Et puis, c’est l’incompréhension totale, je suis déboussolée, je tremble, je pleure, je m’accroupis par terre contre ce même poteau et je reste là. Hébétée.
Dans ma tête, tout se passe très vite, je pense que je serais incapable de reconnaître les deux hommes, il n’y a aucun témoin. Je regarde autour de moi: pas de caméra, je suis seule.
Je décide de me rendre au travail malgré ce qu’il vient de se passer, ne serait-ce que pour rejoindre mon copain qui travaille avec moi.
J’ai mal à la tête, je pleure, je tremble, je suis sous le choc mais surtout, surtout: je ne comprends pas.
Durant le trajet, il ne se passe rien dans ma tête. Contrairement à ce que l’on pourrait croire, je n’ai pas mille pensées, je ne me demande pas ce que j’aurais pu/dû faire, rien. Les larmes qui coulent sous mon masque sont les seules traces de ce qu’il vient d’arriver, je n’arrive pas à les retenir.
Ce n’est qu’au moment de pousser la porte de mon travail que je réalise ce qu’il vient de se passer. J’ai mal à la tête, je pleure, je tremble, je suis sous le choc, mais surtout, surtout: je ne comprends pas.
Qu’ai-je fait pour mériter ça ? Cette violence gratuite, illégitime. Pourquoi ? J’ai cherché une raison, peu importe laquelle, je voulais trouver une raison à cet acte.
Nos regards ne se sont pas croisés, je ne peux pas vous avoir mal regardés. Nous ne nous sommes pas parlé, je ne peux pas vous avoir vexés.
J’avais un pantalon et un pull, ma tenue ne peut pas vous avoir choqués.
Alors POURQUOI ? Je ne sais pas. Je ne saurai jamais. La haine des femmes, en général ? Peut-être. Ou pas. Nous vivons désormais dans un monde où on revendique de plus en plus nos libertés individuelles, nos choix.
La seule raison que j’ai pu trouver à cet acte de violence gratuite, c’est votre refus de voir notre société évoluer, votre refus d’accepter que les femmes puissent dire non, et votre bêtise.
Cette journée s’est pourtant terminée en douceur, je me suis concentrée sur mon travail, j’ai relativisé: après tout, je vais bien. Je ne suis pas blessée outre mesure, ils ne m’ont rien volé, rien fait de grave. TOUT VA BIEN.

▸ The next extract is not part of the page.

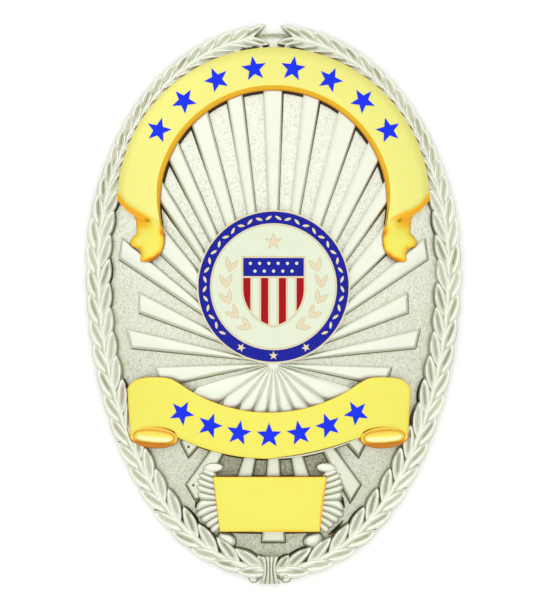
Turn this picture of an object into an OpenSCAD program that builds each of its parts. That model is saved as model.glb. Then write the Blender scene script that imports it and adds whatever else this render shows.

Non je ne vais pas si bien que ça, et oui, vous m’avez volé quelque chose. Vous m’avez volé ma confiance en moi, ma liberté.
Ce n’est que le lendemain que je réalise que tout ne va pas si bien que ça. En réalité, j’ai peur. Je suis choquée, incapable de me déplacer dans la rue ou dans le métro sans faire une crise de panique. Je suis sur mes gardes en permanence, je me retourne toutes les deux minutes pour vérifier que personne n’est derrière moi, la seule présence d’un homme un peu trop près de moi me fait serrer les poings.
Non je ne vais pas si bien que ça, et oui, vous m’avez volé quelque chose. Vous m’avez volé ma confiance en moi, ma liberté.
J’ai mis du temps à m’assumer, à me dire que je me revendiquais être une femme forte, libre de penser, de faire, de décider et de choquer, si ça me tente !
Aujourd’hui, j’ai peur. Peur de penser, de faire, de décider et encore plus de choquer.
Je vais reprendre des forces, ne pensez surtout pas que vous avez gagné. Cette expérience malheureuse que je suis loin d’être la seule à avoir vécu m’a donné la rage de me battre pour les femmes. Je vais me battre encore plus fort, plus dur, plus longtemps pour que les femmes ne s’agenouillent pas et continuent de faire évoluer notre société. Et allez vous faire foutre.